GAP would like to take this opportunity to expand on what was reported in the story, to provide a clearer picture and set the record straight.
First, there is no disagreement between the White House and congressional staff, in the House or Senate, that the problem must and will be fixed before final passage of legislation to restore a credible Whistleblower Protection Act. Other serious issues remain disputed, some hotly, but this is not one of them.

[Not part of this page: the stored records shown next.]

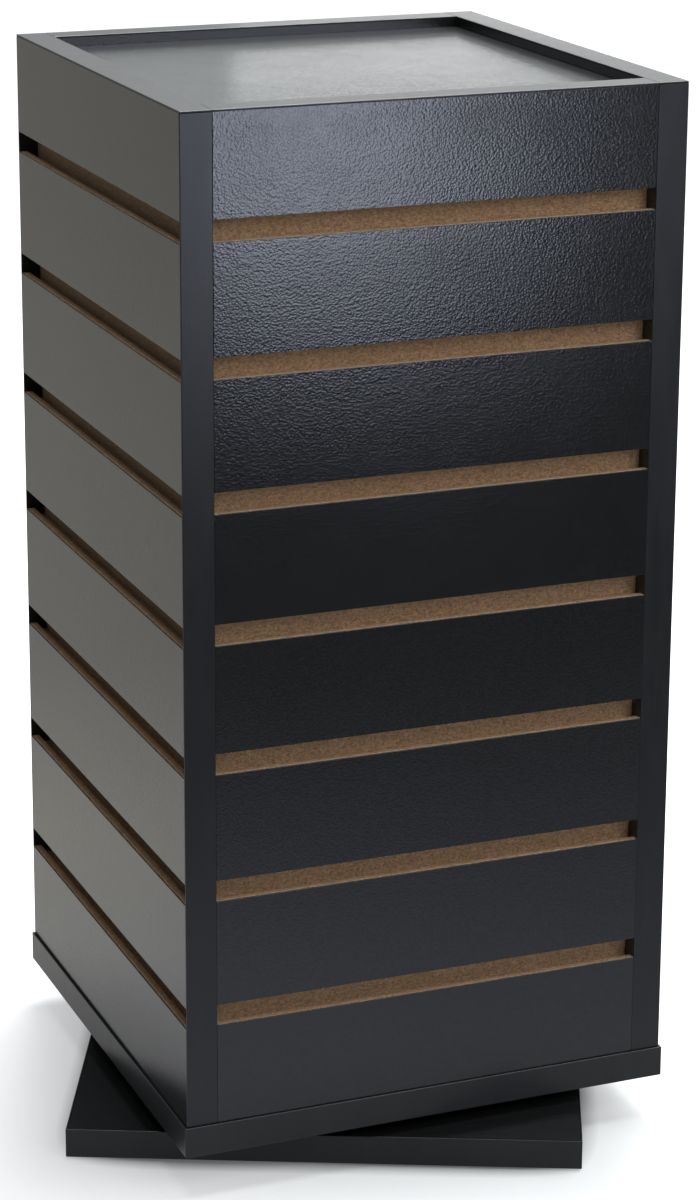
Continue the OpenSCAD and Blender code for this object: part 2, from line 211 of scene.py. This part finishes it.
def make_backer(name):
    """Thin plain black backing sheet, slightly mottled."""
    t = Tree(name)
    here = t.place()
    mottle = t.noise(here, 34.0, detail=5.0, rough=0.62)
    paper = t.noise(here, 760.0, detail=3.0, rough=0.6)
    colour = t.mix(t.remap(mottle, 0.35, 0.68, 0.0, 1.0), grey(0.008), grey(0.013, 0.04))
    rough = t.remap(mottle, 0.3, 0.7, 0.5, 0.6)
    t.principled(Base_Color=colour, Roughness=rough, Normal=t.bump(paper, 0.00003))
    return t.material


def make_plate_steel(name):
    """Zinc-plated pressed steel: faint crystal spangle, rolling lines and dull patches."""
    t = Tree(name)
    here = t.place()
    spangle = t.cells(here, 190.0)
    tone = t.axes(spangle.outputs["Color"])[0]
    rolled = t.noise(t.place((1.0, 0.03, 1.0)), 1500.0, detail=2.0)
    patch = t.noise(here, 38.0, detail=5.0, rough=0.6)
    shade = t.math("ADD", t.remap(tone, 0.0, 1.0, 0.0, 0.35), t.remap(patch, 0.35, 0.7, 0.0, 0.65))
    colour = t.mix(shade, (0.60, 0.61, 0.61, 1.0), (0.40, 0.415, 0.43, 1.0))
    rough = t.math("ADD", t.remap(patch, 0.3, 0.7, 0.27, 0.42), t.remap(tone, 0.0, 1.0, -0.03, 0.03))
    t.principled(Base_Color=colour, Metallic=1.0, Roughness=rough, Normal=t.bump(rolled, 0.00001))
    return t.material


def make_screw_steel(name):
    """Bright zinc screw steel with a slight yellow cast in scattered patches."""
    t = Tree(name)
    here = t.place()
    tint = t.noise(here, 420.0, detail=3.0)
    colour = t.mix(t.remap(tint, 0.35, 0.68, 0.0, 1.0), (0.66, 0.65, 0.62, 1.0), (0.47, 0.45, 0.40, 1.0))
    rough = t.remap(tint, 0.3, 0.7, 0.24, 0.4)
    t.principled(Base_Color=colour, Metallic=1.0, Roughness=rough, Normal=t.bump(tint, 0.00001))
    return t.material


def make_ball_steel(name):
    """Ground bearing steel with a thin film of grease."""
    t = Tree(name)
    film = t.noise(t.place(), 520.0, detail=2.0)
    colour = t.mix(film, (0.70, 0.70, 0.71, 1.0), (0.55, 0.54, 0.50, 1.0))
    t.principled(Base_Color=colour, Metallic=1.0, Roughness=t.remap(film, 0.3, 0.7, 0.08, 0.2))
    return t.material


def make_nylon(name):
    """Natural moulded nylon, faintly mottled."""
    t = Tree(name)
    mottle = t.noise(t.place(), 260.0, detail=3.0)
    colour = t.mix(t.remap(mottle, 0.3, 0.7, 0.0, 1.0), (0.62, 0.60, 0.54, 1.0), (0.50, 0.48, 0.42, 1.0))
    t.principled(
        Base_Color=colour,
        Roughness=t.remap(mottle, 0.3, 0.7, 0.38, 0.5),
        Normal=t.bump(mottle, 0.00003),
    )
    return t.material


def make_cast_zinc(name):
    """Die-cast zinc: dull grey with a sandy cast skin."""
    t = Tree(name)
    here = t.place()
    sand = t.noise(here, 1300.0, detail=3.0)
    patch = t.noise(here, 160.0, detail=3.0)
    colour = t.mix(t.remap(patch, 0.3, 0.7, 0.0, 1.0), (0.42, 0.43, 0.44, 1.0), (0.30, 0.31, 0.32, 1.0))
    t.principled(
        Base_Color=colour,
        Metallic=1.0,
        Roughness=t.remap(sand, 0.3, 0.7, 0.45, 0.6),
        Normal=t.bump(sand, 0.00004),
    )
    return t.material


def make_wood(name, pale, deep, along):
    """Planed wood: growth bands across, streaks and pores along the grain."""
    t = Tree(name)
    stretch = {"X": (0.06, 1.0, 1.0), "Y": (1.0, 0.06, 1.0)}[along]
    rings = t.node("ShaderNodeTexWave", wave_type="BANDS", bands_direction="Z")
    t.link(t.place(stretch), rings.inputs["Vector"])
    rings.inputs["Scale"].default_value = 90.0
    rings.inputs["Distortion"].default_value = 5.0
    rings.inputs["Detail"].default_value = 2.0
    streak = t.noise(t.place(stretch), 620.0, detail=4.0, rough=0.6)
    pores = t.noise(t.place(stretch), 1900.0, detail=2.0)
    blend = t.math(
        "ADD",
        t.math("MULTIPLY", rings.outputs["Fac"], 0.5),
        t.math("MULTIPLY", streak, 0.6),
        clamp=True,
    )
    colour = t.mix(blend, pale, deep)
    height = t.math("ADD", pores, t.math("MULTIPLY", rings.outputs["Fac"], 0.4))
    t.principled(
        Base_Color=colour,
        Roughness=t.remap(streak, 0.3, 0.7, 0.55, 0.72),
        Normal=t.bump(height, 0.00006),
    )
    return t.material


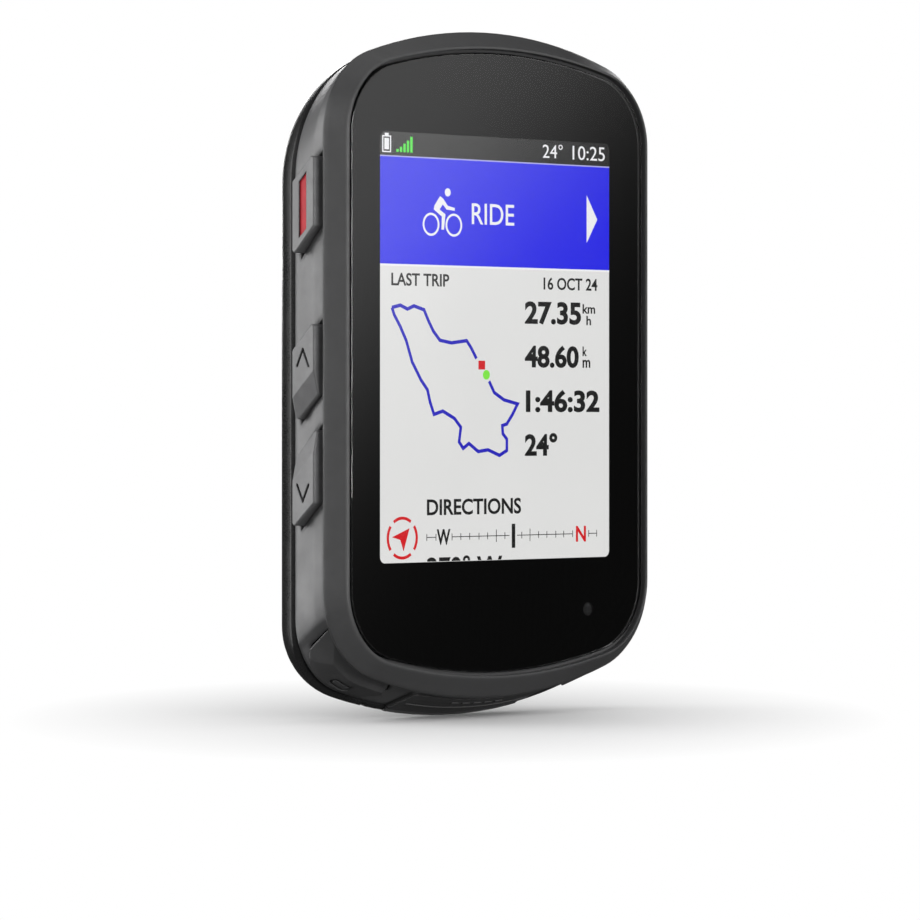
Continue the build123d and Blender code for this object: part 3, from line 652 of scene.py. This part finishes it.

Second, in our view, whistleblower supporters who deserve our trust, such as Hawaii Senator Daniel Akaka and President Obama, have not let down whistleblowers or the American public on this issue. While we disagree with them on specific details, they have been public servants in their unqualified commitment to strengthening whistleblower protection. Senator Akaka has, time after time, proven his unqualified commitment to stronger whistleblower rights, illustrated by his quiet personal strength and stamina during this ten-year marathon to restore a viable Whistleblower Protection Act. His efforts are unsurpassed by any other member in Congress. With respect to President Obama, throughout his professional history and now through his White House staff, he has been a hero to whistleblowers. While many of us disagree on the extent of rights for FBI and intelligence agency employees, no President in GAP’s 32-year history has worked as hard to help and support whistleblowers to strengthen their rights. In fact, no other President has come close, and he is the first President to play it straight with us.
“Change we can believe in” and reform do not just happen: These two key offices have been walking the walk, doing the seemingly endless, unglamorous, hard work to earn genuine whistleblower rights for federal workers. Their efforts deserve recognition and credit.